**Job**
Extract the listing in its entirety, keeping each line identical to the original.

**Information supplied**
BEGIN
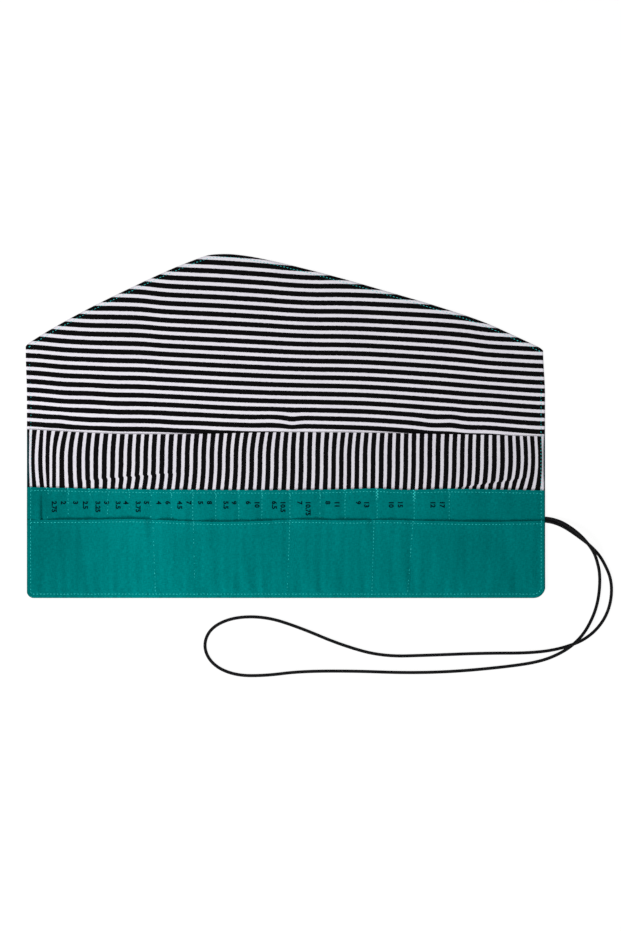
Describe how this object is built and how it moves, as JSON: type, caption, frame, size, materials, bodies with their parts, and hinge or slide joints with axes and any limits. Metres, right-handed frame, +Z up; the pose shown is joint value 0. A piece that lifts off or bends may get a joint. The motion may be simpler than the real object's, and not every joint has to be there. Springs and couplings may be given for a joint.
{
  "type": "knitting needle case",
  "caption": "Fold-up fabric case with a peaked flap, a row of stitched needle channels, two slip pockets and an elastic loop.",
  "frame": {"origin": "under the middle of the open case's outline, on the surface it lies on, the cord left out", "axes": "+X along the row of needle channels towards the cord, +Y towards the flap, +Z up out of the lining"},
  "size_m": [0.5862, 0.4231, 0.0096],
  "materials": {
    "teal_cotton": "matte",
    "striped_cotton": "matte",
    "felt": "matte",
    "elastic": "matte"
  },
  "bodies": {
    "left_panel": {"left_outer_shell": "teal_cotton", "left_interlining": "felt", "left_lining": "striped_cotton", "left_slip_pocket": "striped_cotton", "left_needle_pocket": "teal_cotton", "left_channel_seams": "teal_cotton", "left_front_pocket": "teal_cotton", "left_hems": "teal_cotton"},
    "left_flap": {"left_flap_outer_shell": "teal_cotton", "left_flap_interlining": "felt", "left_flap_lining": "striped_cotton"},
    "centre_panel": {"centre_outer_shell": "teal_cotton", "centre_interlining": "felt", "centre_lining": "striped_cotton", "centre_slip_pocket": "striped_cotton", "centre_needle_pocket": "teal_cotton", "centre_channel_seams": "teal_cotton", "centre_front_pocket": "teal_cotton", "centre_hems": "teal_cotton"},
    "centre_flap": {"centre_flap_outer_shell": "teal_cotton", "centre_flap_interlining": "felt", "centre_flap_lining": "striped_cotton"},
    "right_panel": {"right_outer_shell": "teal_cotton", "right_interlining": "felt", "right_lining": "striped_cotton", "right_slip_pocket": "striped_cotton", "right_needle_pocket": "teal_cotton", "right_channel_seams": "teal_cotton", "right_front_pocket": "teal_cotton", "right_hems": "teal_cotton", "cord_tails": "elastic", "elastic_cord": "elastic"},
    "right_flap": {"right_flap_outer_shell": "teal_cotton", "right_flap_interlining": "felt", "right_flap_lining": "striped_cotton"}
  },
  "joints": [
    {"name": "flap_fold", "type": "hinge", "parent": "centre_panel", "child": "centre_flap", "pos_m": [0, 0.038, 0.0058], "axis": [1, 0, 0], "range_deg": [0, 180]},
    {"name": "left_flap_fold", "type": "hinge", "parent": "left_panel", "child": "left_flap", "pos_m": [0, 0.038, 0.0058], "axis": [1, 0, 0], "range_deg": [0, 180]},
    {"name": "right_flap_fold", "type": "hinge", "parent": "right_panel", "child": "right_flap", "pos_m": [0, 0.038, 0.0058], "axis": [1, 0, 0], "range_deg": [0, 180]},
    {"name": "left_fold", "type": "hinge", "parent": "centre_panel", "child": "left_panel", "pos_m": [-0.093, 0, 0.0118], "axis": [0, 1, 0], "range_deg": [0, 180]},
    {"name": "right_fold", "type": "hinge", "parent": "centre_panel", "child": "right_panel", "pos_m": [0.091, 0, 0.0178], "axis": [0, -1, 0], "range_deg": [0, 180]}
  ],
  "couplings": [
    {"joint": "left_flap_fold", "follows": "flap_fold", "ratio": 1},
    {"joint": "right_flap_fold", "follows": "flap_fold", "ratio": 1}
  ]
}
END
**Solution for this problem**
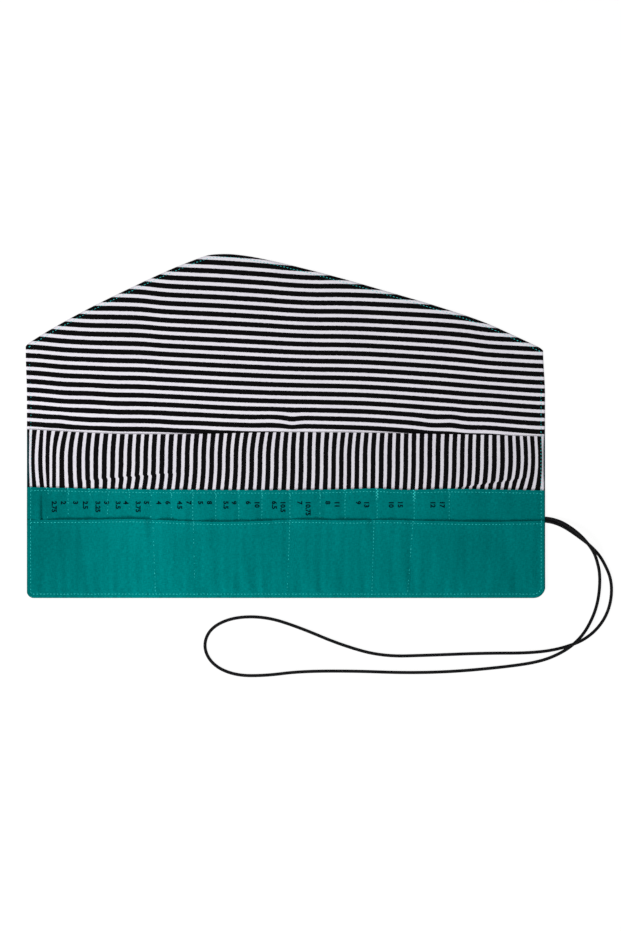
Describe how this object is built and how it moves, as JSON: type, caption, frame, size, materials, bodies with their parts, and hinge or slide joints with axes and any limits. Metres, right-handed frame, +Z up; the pose shown is joint value 0. A piece that lifts off or bends may get a joint. The motion may be simpler than the real object's, and not every joint has to be there. Springs and couplings may be given for a joint.
{
  "type": "knitting needle case",
  "caption": "Fold-up fabric case with a peaked flap, a row of stitched needle channels, two slip pockets and an elastic loop.",
  "frame": {"origin": "under the middle of the open case's outline, on the surface it lies on, the cord left out", "axes": "+X along the row of needle channels towards the cord, +Y towards the flap, +Z up out of the lining"},
  "size_m": [0.5862, 0.4231, 0.0096],
  "materials": {
    "teal_cotton": "matte",
    "striped_cotton": "matte",
    "felt": "matte",
    "elastic": "matte"
  },
  "bodies": {
    "left_panel": {"left_outer_shell": "teal_cotton", "left_interlining": "felt", "left_lining": "striped_cotton", "left_slip_pocket": "striped_cotton", "left_needle_pocket": "teal_cotton", "left_channel_seams": "teal_cotton", "left_front_pocket": "teal_cotton", "left_hems": "teal_cotton"},
    "left_flap": {"left_flap_outer_shell": "teal_cotton", "left_flap_interlining": "felt", "left_flap_lining": "striped_cotton"},
    "centre_panel": {"centre_outer_shell": "teal_cotton", "centre_interlining": "felt", "centre_lining": "striped_cotton", "centre_slip_pocket": "striped_cotton", "centre_needle_pocket": "teal_cotton", "centre_channel_seams": "teal_cotton", "centre_front_pocket": "teal_cotton", "centre_hems": "teal_cotton"},
    "centre_flap": {"centre_flap_outer_shell": "teal_cotton", "centre_flap_interlining": "felt", "centre_flap_lining": "striped_cotton"},
    "right_panel": {"right_outer_shell": "teal_cotton", "right_interlining": "felt", "right_lining": "striped_cotton", "right_slip_pocket": "striped_cotton", "right_needle_pocket": "teal_cotton", "right_channel_seams": "teal_cotton", "right_front_pocket": "teal_cotton", "right_hems": "teal_cotton", "cord_tails": "elastic", "elastic_cord": "elastic"},
    "right_flap": {"right_flap_outer_shell": "teal_cotton", "right_flap_interlining": "felt", "right_flap_lining": "striped_cotton"}
  },
  "joints": [
    {"name": "flap_fold", "type": "hinge", "parent": "centre_panel", "child": "centre_flap", "pos_m": [0, 0.038, 0.0058], "axis": [1, 0, 0], "range_deg": [0, 180]},
    {"name": "left_flap_fold", "type": "hinge", "parent": "left_panel", "child": "left_flap", "pos_m": [0, 0.038, 0.0058], "axis": [1, 0, 0], "range_deg": [0, 180]},
    {"name": "right_flap_fold", "type": "hinge", "parent": "right_panel", "child": "right_flap", "pos_m": [0, 0.038, 0.0058], "axis": [1, 0, 0], "range_deg": [0, 180]},
    {"name": "left_fold", "type": "hinge", "parent": "centre_panel", "child": "left_panel", "pos_m": [-0.093, 0, 0.0118], "axis": [0, 1, 0], "range_deg": [0, 180]},
    {"name": "right_fold", "type": "hinge", "parent": "centre_panel", "child": "right_panel", "pos_m": [0.091, 0, 0.0178], "axis": [0, -1, 0], "range_deg": [0, 180]}
  ],
  "couplings": [
    {"joint": "left_flap_fold", "follows": "flap_fold", "ratio": 1},
    {"joint": "right_flap_fold", "follows": "flap_fold", "ratio": 1}
  ]
}